On the awards run of original programming at Netflix:
"Enjoy it while it lasts, Netflix. You're not going to be feeling so smug in a couple of years when SnapChat is up here accepting best drama."
Just imagine Gervais getting away with one-liners like that, or introducing The Wolf of Wall Street winner Leonardo DiCaprio with a female genitalia stinger. Or ripping to shred the silly Hollywood Foreign Press and their dubious journalistic integrity. Or making fun of their equally silly custom of proclaiming a Hollywood couple's spawn the Miss Golden Globe of the evening-- Poehler darned a Bieber-like wig and an adolescent pout for a gag as Fey's grown-up son whose mysterious father was in attendance. Fey and Poehler were finer than the scads of bubbly stocked at the tables for the stars themselves.
Yet the show that surrounded them was a messy, overly streamlined one, one seemingly more interested in getting it done than trying to have a good time. Nearly all the speeches were played with music (sometimes for the best, but even in the worst case of Best Supporting Actress in a TV Movie winner Jacqueline Bisset's bizarre incoherent whatsit could have made for enjoyably trashy TV left alone) which is always obnoxious and nearly always less than tactful. At least they didn't implement the Jaws soundtrack like the Oscars did last year. Also the arrangement itself was awkward, more so it seems than usual, as it took forever for winners to make their way to stage, forced to navigate the tricky labyrinth of the table map-- the television winners especially had a lot of trouble considering they seemed to be way out in China versus where the stage itself was. More so, the pithy drunken banter was sidelined especially in the last hour of the event when it appeared everyone just wanted to hit the road to the nearest party which attributed to some very awkward television.
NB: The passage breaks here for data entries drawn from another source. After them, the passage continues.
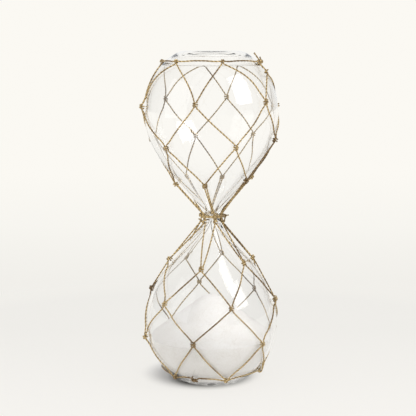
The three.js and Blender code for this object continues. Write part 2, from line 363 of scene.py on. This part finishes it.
def net_route(cord):
    left = [list(reversed(stretch)) for stretch in reversed(strand(cord, -1))]
    fold = len(left)
    stretches = left + [hook(Spot(HOOKS[cord], TOP_RING, HOOKED_LIFT))] + strand(cord, 1)
    return joined(stretches, (fold, fold + 1) if cord != KNOTTED_HOOK else (fold - 1, fold + 2))


def ring_route(z, tie, lifted, tails):
    """A ring's route round the glass, over the strands behind it, with its ends tied at one place."""
    spot = Spot(tie, z, CORD_LIFT + 1.5 * CORD)
    out_end, in_end = tied_ends(spot, tails)
    shy = math.degrees(RING_OPENING / glass_radius(z))
    circle = []
    for i in range(RING_STEPS + 1):
        angle = tie + shy + (360 - 2 * shy) * i / RING_STEPS
        near = min(abs(turn_between(angle, place)) for place in lifted)
        rise = (HOOKED_LIFT - CORD_LIFT) * math.exp(-((near / LIFT_SPREAD) ** 2))
        slack = RING_SLACK * (1 - math.exp(-((near / SLACK_SPREAD) ** 2)))
        circle.append(on_glass(angle, z + slack, CORD_LIFT + rise))
    return out_end + circle + in_end


def tied_ends(spot, tails):
    """Two ends that come in from either side, go once round each other and stick out."""
    def twisted(share, phase):
        swell = (0.6 + 0.4 * math.sin(math.pi * share)) * TIED_SWELL
        turn = 2 * math.pi * share + phase
        return spot.at((share - 0.5) * TIED_LENGTH, -swell * math.cos(turn), swell * math.sin(turn))

    shares = [i / WRAP_STEPS for i in range(WRAP_STEPS + 1)]
    out_end = [spot.at(*tails[0])] + [twisted(share, 0) for share in shares]
    in_end = [twisted(1 - share, math.pi) for share in shares] + [spot.at(*tails[1])]
    return out_end, in_end


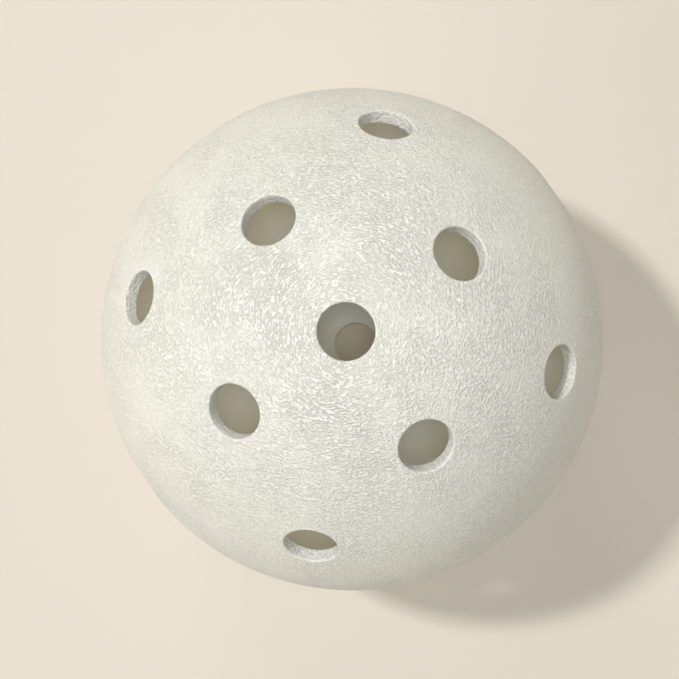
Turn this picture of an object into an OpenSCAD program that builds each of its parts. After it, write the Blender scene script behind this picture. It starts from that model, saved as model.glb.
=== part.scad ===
// Perforated hollow ball for a paddle game, moulded as two half shells that are
// welded together at the equator. Millimetres.
// Origin at the centre of the ball, +Z out through the pole hole of the upper half,
// the seam in the XY plane, and +X through a hole of the upper half's second ring.

/* [Ball] */
// Outside diameter of the ball
ball_d = 74; // [60:0.5:90]
// Wall thickness at the seam
seam_wall = 1.6; // [1.3:0.1:2.4]
// Wall thickness at the poles, where each half is gated
pole_wall = 2.2; // [1.7:0.1:3]

/* [Holes] */
// Diameter of every hole
hole_d = 7.3; // [5:0.1:9]
// Width of the bevel that breaks each hole's outer edge
hole_bevel = 0.25; // [0.1:0.05:0.6]
// Number of holes in each ring round a pole
ring_holes = 4; // [3:1:4]
// Angle from the pole to the first ring of holes
first_ring_angle = 28.5; // [24:0.5:32]
// Angle from the pole to the second ring of holes
second_ring_angle = 51; // [46:0.5:55]
// Height of plain wall between the seam and the edge of the third ring of holes
seam_land = 2.5; // [2:0.1:5]

/* [Weld joint] */
// Height of the spigot on the upper half
spigot_h = 1.2; // [0.8:0.1:1.4]
// Thickness of the spigot
spigot_t = 0.75; // [0.6:0.05:0.9]
// Clearance between the spigot and its socket, on the radius
spigot_gap = 0.05; // [0.02:0.01:0.1]
// Thickness of the fused ring between the spigot and the floor of the socket
weld_t = 0.3; // [0.2:0.05:0.4]
// Diameter of the bead that is squeezed out inside the ball
bead_d = 0.9; // [0.6:0.05:1.2]
// Width of the bevel on each half's outer edge, which leaves a fine line at the seam
seam_bevel = 0.15; // [0.05:0.05:0.3]

/* [Hidden] */
$fn = 180;

ball_r = ball_d / 2;
hole_r = hole_d / 2;
half_pitch = 180 / ring_holes;

// The cavity of a half is a sphere through both wall thicknesses, so its centre lies beyond the seam
seam_r = ball_r - seam_wall;
pole_r = ball_r - pole_wall;
cavity_drop = (seam_r * seam_r - pole_r * pole_r) / (2 * pole_r);
cavity_r = pole_r + cavity_drop;

// Height along a hole's own axis at which its bevel meets the outside of the ball
rim_r = hole_r + hole_bevel;
rim_h = sqrt(ball_r * ball_r - rim_r * rim_r);
third_ring_angle = 90 - asin((rim_r + seam_land) / ball_r);

// Spigot, socket and weld ring
spigot_r = seam_r + spigot_t;
socket_r = spigot_r + spigot_gap;
socket_h = spigot_h + weld_t;
bead_gap = 0.1;
bead_r = seam_r - bead_gap - bead_d / 2;

// How far a cutter runs past what it cuts
past = 2;

// One hole on the +Z axis: a drilled wall with a bevelled outer edge
module hole_cutter() {
    translate([0, 0, pole_r - past])
        cylinder(h = pole_wall + 2 * past, r = hole_r);
    translate([0, 0, rim_h - hole_bevel])
        cylinder(h = hole_bevel + past, r1 = hole_r, r2 = rim_r + past);
}

// A ring of holes at an angle from the pole, the first one at the given angle from +X
module hole_ring(angle, start) {
    for (i = [0 : ring_holes - 1])
        rotate([0, angle, start + i * 2 * half_pitch])
            hole_cutter();
}

// The holes of one half: the pole hole and three rings, each staggered from the next
module half_holes() {
    hole_cutter();
    hole_ring(first_ring_angle, half_pitch);
    hole_ring(second_ring_angle, 0);
    hole_ring(third_ring_angle, half_pitch);
}

// What takes the outer edge off a half at the seam
module seam_bevel_cutter() {
    rotate_extrude()
        polygon([
            [ball_r - seam_bevel - past, -past],
            [ball_r + past, -past],
            [ball_r + past, seam_bevel + past],
        ]);
}

// One half above the seam, with a flat edge
module plain_half() {
    difference() {
        sphere(r = ball_r);
        translate([0, 0, -cavity_drop])
            sphere(r = cavity_r);
        translate([-ball_d, -ball_d, -2 * ball_d])
            cube(2 * ball_d);
        seam_bevel_cutter();
        half_holes();
    }
}

// The half with the spigot, which stands down past the seam
module upper_half_shell() {
    color("ivory") {
        plain_half();
        difference() {
            translate([0, 0, -spigot_h])
                cylinder(h = spigot_h + seam_wall / 2, r = spigot_r);
            translate([0, 0, -spigot_h - past])
                cylinder(h = spigot_h + past, r = seam_r);
            translate([0, 0, -cavity_drop])
                sphere(r = cavity_r);
            half_holes();
        }
    }
}

// The half with the socket, turned a quarter pitch so that its holes stagger from the other half's
module lower_half_shell() {
    color("ivory")
        difference() {
            rotate([180, 0, 0])
                rotate([0, 0, half_pitch / 2])
                    plain_half();
            translate([0, 0, -socket_h])
                cylinder(h = socket_h + past, r = socket_r);
        }
}

// Plastic fused between the spigot and the socket, with the bead that it squeezes out inside
module weld_ring() {
    color("linen")
        translate([0, 0, -spigot_h - weld_t / 2])
            rotate_extrude() {
                translate([bead_r, -weld_t / 2])
                    square([spigot_r - bead_r, weld_t]);
                translate([bead_r, 0])
                    circle(d = bead_d, $fn = 48);
            }
}

upper_half_shell();
lower_half_shell();
weld_ring();
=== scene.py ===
# Perforated hollow ball for a paddle game: two moulded half shells, welded together at the
# equator. Metres, with the ball's centre at the origin and +Z out through the upper pole hole.
import math

import bmesh
import bpy
from mathutils import Matrix, Vector, noise


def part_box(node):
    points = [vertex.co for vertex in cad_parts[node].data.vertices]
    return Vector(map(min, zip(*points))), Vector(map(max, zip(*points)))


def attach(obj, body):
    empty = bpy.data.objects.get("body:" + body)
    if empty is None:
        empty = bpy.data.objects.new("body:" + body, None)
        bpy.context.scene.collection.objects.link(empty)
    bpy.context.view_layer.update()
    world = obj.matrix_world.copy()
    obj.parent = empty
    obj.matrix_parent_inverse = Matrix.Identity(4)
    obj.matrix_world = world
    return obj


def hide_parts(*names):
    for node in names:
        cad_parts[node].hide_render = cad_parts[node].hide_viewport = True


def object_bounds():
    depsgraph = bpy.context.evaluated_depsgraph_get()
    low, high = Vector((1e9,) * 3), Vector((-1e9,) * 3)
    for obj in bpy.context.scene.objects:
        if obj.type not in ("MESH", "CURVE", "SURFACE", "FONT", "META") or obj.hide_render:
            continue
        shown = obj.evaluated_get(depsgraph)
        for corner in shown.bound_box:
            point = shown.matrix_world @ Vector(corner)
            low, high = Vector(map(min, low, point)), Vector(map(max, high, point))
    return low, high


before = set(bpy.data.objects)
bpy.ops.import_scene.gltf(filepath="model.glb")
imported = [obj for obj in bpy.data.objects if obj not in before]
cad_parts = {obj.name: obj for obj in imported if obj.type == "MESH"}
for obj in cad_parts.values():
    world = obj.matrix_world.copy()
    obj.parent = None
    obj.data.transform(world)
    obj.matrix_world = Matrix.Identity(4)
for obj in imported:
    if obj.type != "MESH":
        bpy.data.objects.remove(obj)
cad_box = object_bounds()


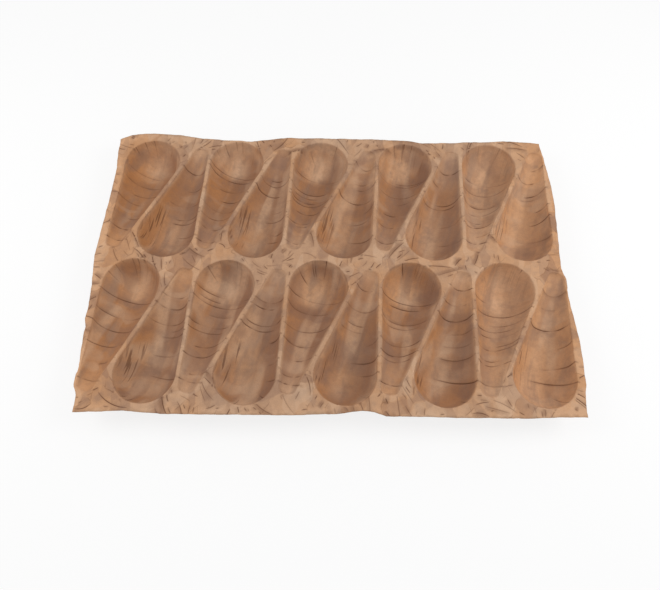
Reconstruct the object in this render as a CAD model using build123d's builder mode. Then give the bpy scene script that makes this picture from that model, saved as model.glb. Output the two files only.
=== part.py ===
"""Pressed paperboard tray that holds twenty pear-shaped fruit, ten pairs lying head to tail.

One sheet is drawn down into twenty pockets. Each pocket is a round cone lying on its side: a
big round end, a small round tip and straight sides between them. The mouths have rounded
rims, the big ends are pressed flat underneath so that the tray stands, and the cut edge of
the sheet wanders a little. +X runs along the tray, +Y to its far side and +Z up. The origin
is the middle of the footprint, on the surface that the tray stands on.
"""

import math
import os

from build123d import *

# The board and how it is pressed, mm
WALL = 1.2  # thickness of the board
RIM = 2.0  # rounding where the board turns down into a pocket
POCKET_DEPTH = 33.0  # from the top of the sheet to the flat at a pocket's bottom
FOOT_PRESS = 1.2  # how much of the round bottom is pressed flat

# One pocket, seen from above, mm and degrees
BIG_RADIUS = 36.5  # round big end
TIP_RADIUS = 10.0  # round tip
POCKET_AXIS = 131.0  # from the big end's centre to the tip's centre
LEAN = 14.1  # the pocket's axis from the tray's Y axis

# The pattern of pockets, mm
PAIRS = 5  # head-to-tail pairs along X
ROWS = 2  # rows of pairs along Y
HEAD_TO_TAIL = 113.0  # between the two big-end centres of a pair, along Y
DIAGONAL_RIDGE = 5.9  # board left between the two pockets of a pair
UPRIGHT_RIDGE = 5.4  # board left between neighbouring pairs
ROW_RIDGE = 4.0  # board left between the rows, at the big ends
LEFT_MARGIN = 10.9  # flange beyond the outermost pockets, at the left
RIGHT_MARGIN = 6.9  # the same at the right
END_MARGIN = 12.0  # the same at the far and the near side

# How finely the round forms are cut into flat facets
BIG_BANDS = 5  # bands along the axis from the big end's cap to the straight sides
TIP_BANDS = 2  # bands along the axis from the straight sides to the tip's cap
SECTION_SIDES = 11  # facets across a pocket, from rim to rim; an odd number has a flat bottom
RIM_BANDS = 2  # facets round the bend of a rim
CAP_SHARE = 0.5  # half the end cap's angle as a share of a band's

# The cut edge: (place along the side, how far inside the flange), both as shares.
# Places run from -1 to 1 over the sheet's half length or half width. The second share is
# of the free flange between the sheet's outer limit and the rims; it passes 1 where there is
# no pocket beside the edge.
FAR_EDGE_SHARES = [
    (-0.947, 0.29), (-0.885, 0.02), (-0.835, 0.0), (-0.72, 0.17), (-0.605, 0.72), (-0.45, 0.96),
    (-0.38, 1.10), (-0.325, 0.86), (-0.21, 0.40), (0.19, 0.44), (0.36, 0.55), (0.43, 0.95),
    (0.585, 0.95), (0.64, 0.72), (0.70, 0.72), (0.81, 0.41), (0.926, 0.62), (0.978, 0.80),
]
RIGHT_EDGE_SHARES = [
    (0.883, 1.10), (0.73, 0.42), (0.58, 0.0), (0.43, 0.10), (0.22, 0.64), (0.06, 1.30),
    (-0.04, 1.55), (-0.10, 0.93), (-0.24, 0.94), (-0.35, 0.66), (-0.52, 0.14), (-0.64, 0.16),
    (-0.80, 0.58), (-0.855, 1.15),
]
NEAR_EDGE_SHARES = [
    (0.975, 0.22), (0.89, 0.19), (0.755, 0.02), (0.53, 0.0), (0.217, 0.05), (0.172, 0.48),
    (0.128, 0.58), (0.04, 0.27), (-0.05, 0.15), (-0.14, 0.02), (-0.63, 0.0), (-0.69, 0.16),
    (-0.77, 0.32), (-0.90, 0.13), (-0.958, 0.08),
]
LEFT_EDGE_SHARES = [
    (-0.90, 1.36), (-0.865, 1.15), (-0.82, 0.965), (-0.70, 0.965), (-0.60, 0.80), (-0.48, 0.78),
    (-0.425, 0.52), (-0.366, 0.65), (-0.245, 0.52), (-0.12, 0.25), (0.0, 0.0), (0.14, 0.14),
    (0.343, 0.28), (0.414, 0.41), (0.70, 0.52), (0.785, 0.29), (0.943, 0.20),
]

# Worked out from the sizes above
taper = math.degrees(math.asin((BIG_RADIUS - TIP_RADIUS) / POCKET_AXIS))
depth_share = (POCKET_DEPTH + FOOT_PRESS - RIM) / BIG_RADIUS
height = POCKET_DEPTH + WALL
steep_side = math.radians(LEAN - taper)  # the side that stands nearly along Y
slant_side = math.radians(LEAN + taper)  # the side that faces the other pocket of a pair
pair_step = (2 * BIG_RADIUS + DIAGONAL_RIDGE - HEAD_TO_TAIL * math.sin(slant_side)) / math.cos(
    slant_side
)
pair_pitch = pair_step + (
    2 * BIG_RADIUS + UPRIGHT_RIDGE + HEAD_TO_TAIL * math.sin(steep_side)
) / math.cos(steep_side)
row_pitch = HEAD_TO_TAIL + 2 * BIG_RADIUS + ROW_RIDGE
tip_reach = POCKET_AXIS * math.sin(math.radians(LEAN)) + TIP_RADIUS
pattern_half = ((PAIRS - 1) * pair_pitch + pair_step) / 2 + max(tip_reach, BIG_RADIUS)
half_x = pattern_half + (LEFT_MARGIN + RIGHT_MARGIN) / 2
pattern_shift = (LEFT_MARGIN - RIGHT_MARGIN) / 2
half_y = ((ROWS - 1) * row_pitch + HEAD_TO_TAIL) / 2 + BIG_RADIUS + END_MARGIN
left_free = LEFT_MARGIN - RIM
right_free = RIGHT_MARGIN - RIM
end_free = END_MARGIN - RIM


def stations(grow):
    """Places along a pocket's axis and the half widths there, with both ends grown."""
    big_turn = 90 + taper
    tip_turn = 90 - taper
    found = []
    for band in range(BIG_BANDS + 1):
        turn = math.radians(big_turn * (band + CAP_SHARE) / (BIG_BANDS + CAP_SHARE))
        radius = BIG_RADIUS + grow
        found.append((-radius * math.cos(turn), radius * math.sin(turn)))
    for band in reversed(range(TIP_BANDS + 1)):
        turn = math.radians(tip_turn * (band + CAP_SHARE) / (TIP_BANDS + CAP_SHARE))
        radius = TIP_RADIUS + grow
        found.append((POCKET_AXIS + radius * math.cos(turn), radius * math.sin(turn)))
    return found


def skin(rings):
    """A body with flat facets from ring to ring, each of as many points, and flat ends."""
    corners = [[Vector(*point) for point in ring] for ring in rings]
    facets = [Face(Wire.make_polygon(corners[0])), Face(Wire.make_polygon(corners[-1]))]
    for ring, following in zip(corners, corners[1:]):
        for here in range(len(ring)):
            there = (here + 1) % len(ring)
            facet = [ring[here], ring[there], following[there], following[here]]
            facets.append(Face(Wire.make_polygon(facet)))
    return Solid(Shell(facets))


def bowl(grow):
    """The pocket below its rim, as a body: round sections across the axis, joined straight."""
    sections = []
    for along, half in stations(grow):
        section = []
        for side in range(SECTION_SIDES + 1):
            turn = math.radians(180 * side / SECTION_SIDES)
            drop = depth_share * half * math.sin(turn)
            section.append((along, half * math.cos(turn), -RIM - drop))
        sections.append(section)
    with BuildPart() as form:
        add(skin(sections))
        split(bisect_by=Plane.XY.offset(-POCKET_DEPTH - grow), keep=Keep.TOP)
    return form.part


def mouth(grow, level):
    """Outline of a pocket's mouth, grown on all sides, at a level below the top."""
    side = stations(grow)
    outline = side + [(along, -half) for along, half in reversed(side)]
    return [(along, half, -level) for along, half in outline]


def hollow():
    """What a pocket takes out of the sheet: the bowl and the flare of its rounded rim."""
    rings = []
    for band in range(RIM_BANDS + 1):
        turn = math.radians(90 * band / RIM_BANDS)
        rings.append(mouth(RIM - RIM * math.cos(turn), RIM - RIM * math.sin(turn)))
    with BuildPart() as form:
        add(bowl(0))
        add(skin(rings))
    return form.part


def shell():
    """What a pocket adds under the sheet: the bowl, grown by the board, and its neck."""
    with BuildPart() as form:
        add(bowl(WALL))
        add(skin([mouth(WALL, RIM), mouth(WALL, WALL / 2)]))
    return form.part


def places():
    """Where each pocket's big-end centre goes and how the pocket is turned."""
    found = []
    for row in range(ROWS):
        middle = ((ROWS - 1) / 2 - row) * row_pitch
        for pair in range(PAIRS):
            left = pattern_shift + (pair - (PAIRS - 1) / 2) * pair_pitch - pair_step / 2
            found.append(Location((left, middle + HEAD_TO_TAIL / 2, height), (0, 0, 270 - LEAN)))
            right = left + pair_step
            found.append(Location((right, middle - HEAD_TO_TAIL / 2, height), (0, 0, 90 - LEAN)))
    return found


def cut_edge():
    """The sheet's outline, clockwise from its far left corner."""
    points = [(half_x * along, half_y - end_free * inside) for along, inside in FAR_EDGE_SHARES]
    points += [(half_x - right_free * inside, half_y * along) for along, inside in RIGHT_EDGE_SHARES]
    points += [(half_x * along, -half_y + end_free * inside) for along, inside in NEAR_EDGE_SHARES]
    points += [(-half_x + left_free * inside, half_y * along) for along, inside in LEFT_EDGE_SHARES]
    return points


pocket_hollow = hollow()
pocket_shell = shell()

with BuildPart() as tray:
    with BuildSketch(Plane.XY.offset(height)):
        with BuildLine():
            Polyline(cut_edge(), close=True)
        make_face()
    extrude(amount=-WALL)
    with Locations(places()):
        add(pocket_shell)
    with Locations(places()):
        add(pocket_hollow, mode=Mode.SUBTRACT)

os.makedirs("parts", exist_ok=True)
tray.part.label = "tray"
export_step(tray.part, "parts/tray.step")
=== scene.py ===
"""Looks of a pressed fruit tray: one thin brown board with twenty teardrop pockets.

The board is one closed mesh that stands for the CAD node "tray". Its upper face, its underside
and its cut edge are worked out from formulas in whole numpy arrays: every pocket is a grid of
cross-sections with a rounded rim, and the flange between the pockets is a triangulated flat
with folds pressed into it. Lengths are in mm up to the mesh, and in m from there on.
"""

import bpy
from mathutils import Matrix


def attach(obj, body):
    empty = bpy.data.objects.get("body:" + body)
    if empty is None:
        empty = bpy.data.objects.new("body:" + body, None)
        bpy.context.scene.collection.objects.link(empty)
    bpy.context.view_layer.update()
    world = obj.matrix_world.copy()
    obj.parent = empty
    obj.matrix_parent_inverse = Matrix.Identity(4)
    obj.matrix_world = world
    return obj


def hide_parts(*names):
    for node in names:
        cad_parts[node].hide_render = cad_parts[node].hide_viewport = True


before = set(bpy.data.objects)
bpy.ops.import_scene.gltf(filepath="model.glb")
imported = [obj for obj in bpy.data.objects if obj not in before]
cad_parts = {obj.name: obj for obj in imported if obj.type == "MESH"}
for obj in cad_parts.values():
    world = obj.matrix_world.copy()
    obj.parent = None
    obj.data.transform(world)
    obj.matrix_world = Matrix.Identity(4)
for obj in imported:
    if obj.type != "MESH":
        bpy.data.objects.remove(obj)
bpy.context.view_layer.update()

import logging
import math
from dataclasses import dataclass, field, replace
from enum import Enum

import bpy
import numpy as np
from mathutils import Matrix, Vector
from mathutils.geometry import delaunay_2d_cdt

logging.basicConfig(level=logging.INFO, format="%(message)s")
log = logging.getLogger("tray")

MM = 0.001
QUARTER = math.pi / 2
# Layers: floor holds a painted highlight, crease and shade hold painted shade, and inside also sets
# how far the hollows' painted shade goes.
LAYERS = ("crease", "shade", "inside", "floor", "strokes")
Array = np.ndarray
Place = tuple[float, float, float]
Colour = tuple[float, float, float, float]
Output = bpy.types.NodeSocket
Socket = Output | float | Colour


def smooth(low: float, high: float, value: Array) -> Array:
    """Smooth step from 0 at low to 1 at high.

    Args:
        low: Where the step begins.
        high: Where the step ends; it may lie below low.
        value: Where the step is read.

    Returns:
        3h^2 - 2h^3 of the clipped share h between low and high.
    """
    share = np.clip((value - low) / (high - low), 0.0, 1.0)
    return share * share * (3.0 - 2.0 * share)


def hump(distance: Array, width: float) -> Array:
    """A bell of height 1: the exponential of minus the square of distance / width."""
    return np.exp(-((distance / width) ** 2))


def nearest(points: Array, corners: Array) -> Array:
    """Distance of each place to the nearest of the corners."""
    found = np.full(len(points), np.inf)
    for x, y in corners:
        found = np.minimum(found, np.hypot(points[:, 0] - x, points[:, 1] - y))
    return found


def inside_polygon(points: Array, polygon: Array) -> Array:
    """Whether places lie inside a closed polygon, by counting crossings to the right.

    Args:
        points: Places, one row each.
        polygon: Corners, one row each.

    Returns:
        True for each place inside.
    """
    found = np.zeros(len(points), bool)
    for (x0, y0), (x1, y1) in zip(polygon, np.roll(polygon, -1, axis=0)):
        if y0 == y1:
            continue
        crosses = (y0 > points[:, 1]) != (y1 > points[:, 1])
        at = x0 + (points[:, 1] - y0) / (y1 - y0) * (x1 - x0)
        found ^= crosses & (points[:, 0] < at)
    return found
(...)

Not that the Golden Globes presentation has ever been graceful-- few awards show are, but this one felt less produced than even up to the basement standards of the past. Which meant that those you weren't willing or engaged enough to improvise or coast on the surpluses of their mega-watt personalities were a bit of bore to watch. Emma Thompson, who presented the Screenplay statue to a richly deserved and adorably bashful Spike Jonze, wins the prize for Best Presenter-- she was either soused to the point to not give a fuck or just the best ham in the world. She walked on stage with her shoes off (the red on the bottom of her fancy Louboutins, she claimed was "her blood") and martini in toe and once it was time to read the winner, she tossed her shoes to back end of the stage. Priceless. While Wolf of Wall Street's cursing consultant Melissa McCarthy stumbled on a promising gag where an injury led her to believe she was "garbageman" Matt Damon which died on arrival. There just simply wasn't anything as fresh or riotous like last years fumbling of the nominees by Kristen Wiig and Will Ferrell or anything as bizarrely moving as Jodie Foster's sort-of coming out acceptance of the Cecil B. DeMille Award. Most of the speeches themselves seemed a bit off-- a whiff of nervous energy seemed to permeate in the air that never bounced into the fuzzy, gin-soaked fun the Golden Globes pride themselves on.
Which made the more interesting aspect of the show the potential crystal ball the night held in store of Oscar predictions. Jennifer Lawrence won the first award of the night-- Supporting Actress for American Hustle, and if this elicited rustlings from those not terribly crazy about the film or the perplexing thought that a 23-year-old may wind up winning two back-to-back Oscars, her speech reminded, yet again of her non-fussy, Everywoman allure-- "Please don't do it again," she plead to the HFPA. She seems to say it all before any of the snarky online guys can beat her to it. American Hustle was the big winner of the night, winning also Best Picture (Comedy) and a Best Actress prize for Amy Adams, but the evening was spread the wealth affair as the Golden Globes covered their bases on nearly all fronts to stay relevant. The two other main Oscar frontrunners, 12 Years a Slave and Gravity both won one award apiece, but they were biggies-- Steve McQueen's slavery drama won the top Best Picture (Drama) prize and Gravity claimed a Directing statue for Alfonso Cuarón. Phew, in this competitive year for Oscar-izing, the Globes didn't forget a major player but also didn't really clear anything up. And even that wasn't entirely interesting, especially since Best Actress (Drama) winner Cate Blanchett, who delivered the best speech of the evening, has been the anointed one since Blue Jasmine came out last July and duel Dallas Buyers Club winners Matthew McConaughey and Jared Leto both seemed to be self-congratulating themselves for their "trans-formative" performances while accepting their statues.
But the show went on, and ended in nearly perfect timing of its three hour programming block. Hopefully next year (Fey and Poehler are already set to return) everyone will either drink more or less and the show will feel a bit more alive.